White truffle of Alba
Dogs help to hunt for the Alba white truffle — Photo courtesy of Davide Dutto-Ente Turismo Langhe Monferrato Roero
This fragrant fungus is found in other parts of the world, but the Alba white truffle’s superiority is undisputed, the distinct aroma impossible to imitate. Rare and costly, they are harvested in autumn with the help of truffle hunting dogs.
Foodies flock here to consume this intoxicating wild tuber and to attend the famed International Alba White Truffle Fair. Truffles are eaten fresh and raw, shaved into wafer-thin slices with a special gadget. They regally crown dishes such as pasta, softly scrambled eggs and creamy risotto, adding a refined and earthy note.
Hazelnuts are a star ingredient in the Piedmont — Photo courtesy of Emanuele Canaparo-Ente Turismo Langhe Monferrato Roero
Piedmont’s hazelnuts have a rich taste and unmistakable fragrance. They star in countless traditional confections, including chewy nougats, crunchy brittles and torta di nocciole, a rustic cake made with ground hazelnuts. One of Italy’s best-known exports is Nutella, the addictive hazelnut spread. It was created in the backroom of a bakery in Alba, a town long recognized for its quality crop.

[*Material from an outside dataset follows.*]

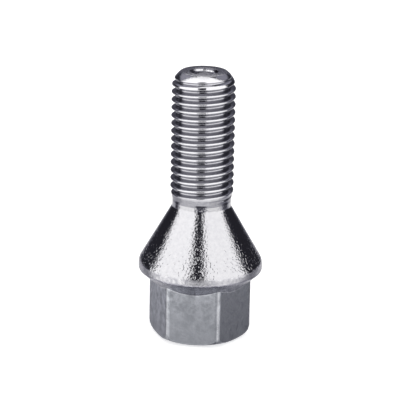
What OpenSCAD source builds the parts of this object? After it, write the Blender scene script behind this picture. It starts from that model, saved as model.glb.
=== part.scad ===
// Wheel bolt with a 60 degree cone seat, forged in one piece from steel wire,
// with a rolled metric thread. It stands on its head, with the thread upwards.
// The origin is the centre of the head's flat end.

/* [Thread] */
// Nominal diameter of the thread
thread_d = 12; // [10:0.5:14]
// Rise of the thread in one turn
pitch = 1.5; // [1:0.25:2]
// How far the crests stay under the nominal diameter
crest_allowance = 0.1; // [0:0.02:0.2]
// Depth over which the edges of a crest are rounded off
crest_round = 0.12; // [0.06:0.02:0.16]
// Turns over which the thread fades out towards the neck
runout_turns = 1.2; // [0.5:0.1:3]
// Direction, from +X, in which the groove begins above the neck
thread_start = 160; // [0:1:359]

/* [Shank] */
// Length from the small end of the cone seat to the tip
shank_len = 25.7; // [20:0.1:60]
// Length of the plain neck above the cone seat
neck_len = 1.4; // [0.6:0.1:6]
// Radius of the fillet between the cone seat and the neck
neck_fillet = 1; // [0.2:0.1:1.5]

/* [Tip] */
// Diameter of the tip's end face
tip_d = 8.5; // [7:0.1:9]
// Radius of the rounding from the crests to the end face
tip_round = 3.9; // [3:0.1:8]
// Diameter of the forged hollow in the end face
hollow_d = 5.2; // [5:0.1:6.5]
// Diameter of the hollow's floor
hollow_floor_d = 4.4; // [3:0.1:4.8]
// Depth of the hollow
hollow_depth = 0.7; // [0.2:0.1:2]
// Radius of the hollow's edge and of the corner at its floor
hollow_round = 0.3; // [0.1:0.05:0.4]

/* [Cone seat and collar] */
// Angle between opposite sides of the cone seat
seat_angle = 60; // [50:1:70]
// Diameter of the collar
collar_d = 23.4; // [21:0.1:26]
// Length of the collar's side between the cone seat and the flare
collar_len = 1.6; // [1:0.1:5]
// Radius of the collar's edge to the cone seat
collar_top_round = 2.4; // [0.5:0.1:3]
// Radius of the collar's edge to the flare
collar_low_round = 0.6; // [0.2:0.1:1]
// Angle of the flare under the collar to the bolt's axis
flare_angle = 49; // [35:1:60]

/* [Hexagon] */
// Width across the flats
across_flats = 17; // [16:0.1:19]
// Height of a flat at its middle, from the head's end to the flare
flat_len = 10.5; // [6:0.1:16]
// Diameter to which the corners of the hexagon are filled
corner_d = 19.3; // [18.6:0.1:19.6]
// Diameter of the flat end of the head
end_d = 13.8; // [10:0.1:16]
// Slope of the chamfer around the flat end
end_chamfer = 20; // [10:1:30]
// Radius between that chamfer and the corners
end_round = 1.6; // [0.5:0.1:3]

/* [Hidden] */
$fn = 96;

// Radii
crest_r = (thread_d - crest_allowance)/2;
collar_r = collar_d/2;
corner_r = corner_d/2;
tip_r = tip_d/2;
end_r = end_d/2;

// Metric thread section: height of the sharp triangle, and the rounded root
sharp_h = pitch*sqrt(3)/2;
flank = 30;
root_round = sharp_h/6;
root_centre_r = thread_d/2 - sharp_h*7/8 + root_round/sin(flank);
root_r = root_centre_r - root_round;
// The blank was rolled at the pitch diameter, which the neck keeps
neck_r = thread_d/2 - sharp_h*3/8;

// Heights along the axis
flare_z = flat_len;
collar_low_z = flare_z + (collar_r - across_flats/2)/tan(flare_angle);
collar_top_z = collar_low_z + collar_len;
cone_top_z = collar_top_z + (collar_r - neck_r)/tan(seat_angle/2);
tip_z = cone_top_z + shank_len;
tip_round_z = tip_z - sqrt(pow(tip_round, 2) - pow(tip_round - crest_r + tip_r, 2));
corner_z = (corner_r - end_r)*tan(end_chamfer);

// Steps of a groove in one turn, and of the arcs in the outline
turn_steps = 30;
arc_steps = 6;
root_steps = 3;
// How far a cutting shape stands clear of the surface that it cuts
clear = 0.04;
// How far inside the flats the flare's section starts
flare_start = 1;

// Points on an arc about [x, y], from angle a to angle b
function arc(x, y, r, a, b, n = arc_steps) =
  [for (i = [0:n]) let (t = a + (b - a)*i/n) [x + r*cos(t), y + r*sin(t)]];

// Points that round the corner p with radius r, between an edge that comes in
// along direction a and an edge that leaves along direction b
function rounded(p, r, a, b) =
  let (side = sign(sin(b - a)), t = r*abs(tan((b - a)/2)))
  let (c = [p[0] - t*cos(a) - side*r*sin(a), p[1] - t*sin(a) + side*r*cos(a)])
  arc(c[0], c[1], r, a - side*90, b - side*90);

// Half section of the head's end: flat, chamfer, and rounding up to the corners
module end_section() {
  polygon(concat(
    [[0, 0], [end_r, 0]],
    rounded([corner_r, corner_z], end_round, end_chamfer, 90),
    [[corner_r, collar_low_z], [0, collar_low_z]]));
}

// Half section of everything above the hexagon: flare, collar, cone, neck and thread blank
module shank_section() {
  inner_z = flare_z - flare_start/tan(flare_angle);
  fade_z = cone_top_z + neck_len;
  polygon(concat(
    [[0, inner_z], [across_flats/2 - flare_start, inner_z]],
    rounded([collar_r, collar_low_z], collar_low_round, 90 - flare_angle, 90),
    rounded([collar_r, collar_top_z], collar_top_round, 90, 90 + seat_angle/2),
    rounded([neck_r, cone_top_z], neck_fillet, 90 + seat_angle/2, 90),
    [[neck_r, fade_z], [crest_r, fade_z + pitch*runout_turns]],
    arc(crest_r - tip_round, tip_round_z, tip_round, 0, asin((tip_z - tip_round_z)/tip_round)),
    [[0, tip_z]]));
}

// Half section of the forged hollow in the tip's end face: floor, wall and rounded edge
module hollow_section() {
  slope = atan2(hollow_depth, (hollow_d - hollow_floor_d)/2);
  edge = rounded([hollow_d/2, tip_z], hollow_round, slope, 0);
  polygon(concat(
    [[0, tip_z - hollow_depth]],
    rounded([hollow_floor_d/2, tip_z - hollow_depth], hollow_round, 0, slope),
    edge,
    [[edge[arc_steps][0], tip_z + clear], [0, tip_z + clear]]));
}

// Half width of a groove at radius r, between its straight flanks
function groove_w(r) = pitch*7/16 - (thread_d/2 - r)*tan(flank);

// Upper edge of a groove's section: where the flank ends, and nearly halfway to the next turn
groove_edge = [
  [crest_r - crest_round, groove_w(crest_r - crest_round)],
  [crest_r + clear, pitch*0.49]];

// Corners of a groove's section at turn angle a and height z, moved outwards by fade
function groove_corners(a, z, fade) =
  let (low = [for (i = [1, 0]) [groove_edge[i][0], -groove_edge[i][1]]])
  let (root = arc(root_centre_r, 0, root_round, 270 - flank, 90 + flank, root_steps))
  [for (p = concat(low, root, groove_edge))
    [(p[0] + fade)*cos(a), (p[0] + fade)*sin(a), z + p[1]]];

// Helical groove between the crests, fading out towards the neck
module groove() {
  start_z = cone_top_z + neck_len;
  steps = ceil((tip_z + pitch/2 - start_z)/pitch*turn_steps);
  depth = crest_r - root_r + clear;
  corners = len(groove_corners(0, 0, 0));
  points = [for (i = [0:steps])
    let (turn = i/turn_steps)
    each groove_corners(thread_start + 360*turn, start_z + pitch*turn,
      depth*max(0, 1 - turn/runout_turns))];
  sides = [for (i = [0:steps - 1], j = [0:corners - 1])
    let (a = i*corners + j, b = i*corners + (j + 1)%corners)
    each [[a, a + corners, b], [b, a + corners, b + corners]]];
  first_end = [for (j = [0:corners - 1]) j];
  last_end = [for (j = [corners - 1:-1:0]) steps*corners + j];
  polyhedron(points = points, faces = concat([first_end], sides, [last_end]), convexity = 20);
}

module wheel_bolt() {
  color("silver")
  difference() {
    union() {
      intersection() {
        cylinder(h = collar_low_z, r = across_flats/2/cos(30), $fn = 6);
        rotate_extrude() end_section();
      }
      rotate_extrude() shank_section();
    }
    groove();
    rotate_extrude() hollow_section();
  }
}

wheel_bolt();
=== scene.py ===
"""The looks of a wheel bolt: one forged, thread-rolled and zinc plated piece of steel on a pale floor."""

import logging
import math
from dataclasses import dataclass
from enum import Enum
from typing import Iterable, Sequence, Union

import bmesh
import bpy
from mathutils import Matrix, Vector


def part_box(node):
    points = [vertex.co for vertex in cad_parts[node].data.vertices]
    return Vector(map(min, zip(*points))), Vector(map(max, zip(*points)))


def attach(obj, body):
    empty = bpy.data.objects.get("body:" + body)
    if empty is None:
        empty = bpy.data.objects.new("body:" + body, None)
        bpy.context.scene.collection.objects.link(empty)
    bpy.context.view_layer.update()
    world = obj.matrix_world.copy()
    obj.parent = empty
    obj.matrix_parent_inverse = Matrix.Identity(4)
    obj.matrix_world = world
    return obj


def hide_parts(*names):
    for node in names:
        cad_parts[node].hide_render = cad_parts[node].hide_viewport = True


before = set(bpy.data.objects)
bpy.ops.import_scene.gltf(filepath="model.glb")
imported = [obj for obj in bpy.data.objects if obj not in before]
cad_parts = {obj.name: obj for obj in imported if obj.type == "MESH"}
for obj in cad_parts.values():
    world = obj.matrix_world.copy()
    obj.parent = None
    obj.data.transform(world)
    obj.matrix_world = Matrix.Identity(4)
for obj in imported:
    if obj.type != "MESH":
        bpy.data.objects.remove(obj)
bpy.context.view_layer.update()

log = logging.getLogger("wheel_bolt")
# A millimetre in the frame's metres
MM = 0.001
# The CAD node that the visual model stands for
NODE = "wheel_bolt"

Number = Union[int, float]
# What a node's input takes: a number, or one that the tree works out
Value = Union["Field", Number]
Pair = tuple[float, float]
# A point of an outline: its distance from the axis and its height
Point = Pair

# Numbers of a Mix node's two colour inputs and its colour output, which share their names with others
FIRST, SECOND, MIXED = 6, 7, 2


# Small helpers for node trees and objects


def linear(colour: str) -> tuple[float, float, float, float]:
    """Turns an sRGB hex colour into the linear values that the shaders use.

    Args:
        colour: six hex digits after a hash sign.

    Returns:
        Linear red, green, blue and an alpha of 1.
    """
    parts = [int(colour[i:i + 2], 16) / 255 for i in (1, 3, 5)]
    red, green, blue = [c / 12.92 if c <= 0.04045 else ((c + 0.055) / 1.055) ** 2.4 for c in parts]
    return red, green, blue, 1.0


def add_node(tree: bpy.types.NodeTree, kind: str, settings: dict | None = None,
             inputs: dict | Sequence | None = None) -> bpy.types.Node:
    """Adds one node with its settings, and gives each input a value or a link.

    Args:
        tree: the material, world or geometry tree that gets the node.
        kind: the node's type, such as ShaderNodeMath.
        settings: properties of the node by name.
        inputs: values, sockets or Fields, by the input's name or number, or in order.

    Returns:
        The new node.
    """
    node = tree.nodes.new(kind)
    for name, value in (settings or {}).items():
        setattr(node, name, value)
    pairs = inputs.items() if isinstance(inputs, dict) else enumerate(inputs or ())
    for key, value in pairs:
        source = value.socket if isinstance(value, Field) else value
        if isinstance(source, bpy.types.NodeSocket):
            tree.links.new(source, node.inputs[key])
        else:
            node.inputs[key].default_value = source
    return node


@dataclass(frozen=True)
class Field:
    """A number that a node tree works out at each point, joined by Python's operators.

    Args:
        tree: the tree that the number belongs to.
        socket: the output that carries it.
    """

    tree: bpy.types.NodeTree
    socket: bpy.types.NodeSocket

    def apply(self, operation: str, *others: Value) -> "Field":
        """Joins this number and others by one operation of a Math node."""
        node = add_node(self.tree, "ShaderNodeMath", {"operation": operation}, [self, *others])
        return Field(self.tree, node.outputs[0])

    def __add__(self, other: Value) -> "Field":
        """The sum."""
        return self.apply("ADD", other)

    def __sub__(self, other: Value) -> "Field":
        """The difference."""
        return self.apply("SUBTRACT", other)

    def __mul__(self, other: Value) -> "Field":
        """The product."""
        return self.apply("MULTIPLY", other)

    def __truediv__(self, other: Value) -> "Field":
        """The quotient."""
        return self.apply("DIVIDE", other)

    def between(self, low: Value, high: Value) -> "Field":
        """This number, kept from low to high."""
        return self.apply("MAXIMUM", low).apply("MINIMUM", high)

    def share(self, low: Value, high: Value, soft: bool = False) -> "Field":
        """How far this number is from low, as 0, to high, as 1.

        Args:
            low: where the share is 0, and stays so below.
            high: where the share is 1, and stays so above.
            soft: whether it starts and ends softly.

        Returns:
            The share, from 0 to 1.
        """
        settings = {"interpolation_type": "SMOOTHSTEP" if soft else "LINEAR"}
        node = add_node(self.tree, "ShaderNodeMapRange", settings, [self, low, high, 0.0, 1.0])
        return Field(self.tree, node.outputs[0])

    def window(self, low: Number, high: Number, edge: Number) -> "Field":
        """Whether this number lies from low to high.

        Args:
            low: middle of the lower soft edge.
            high: middle of the upper soft edge.
            edge: width of the soft edges.

        Returns:
            1 inside and 0 outside.
        """
        rise = self.share(low - edge / 2, low + edge / 2, soft=True)
        fall = self.share(high - edge / 2, high + edge / 2, soft=True)
        return rise - rise * fall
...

Gringolino wine for sale at the Grignolinoteca — Photo courtesy of Allison Tibaldi
Grignolino is an affordable garnet-colored wine with a fruity aroma and abundant acidity. Modern winemakers have tamed the once copious amounts of tannins by utilizing slow, gentle pressings. Rarely found outside of Piedmont, wine lovers will want to take a deep dive and visit the Grignolinoteca. Located inside the Crea restaurant in the lush and leafy Sacro Monte di Crea sanctuary, this comprehensive library of grignolino sells dozens of bottles from scores of nearby producers.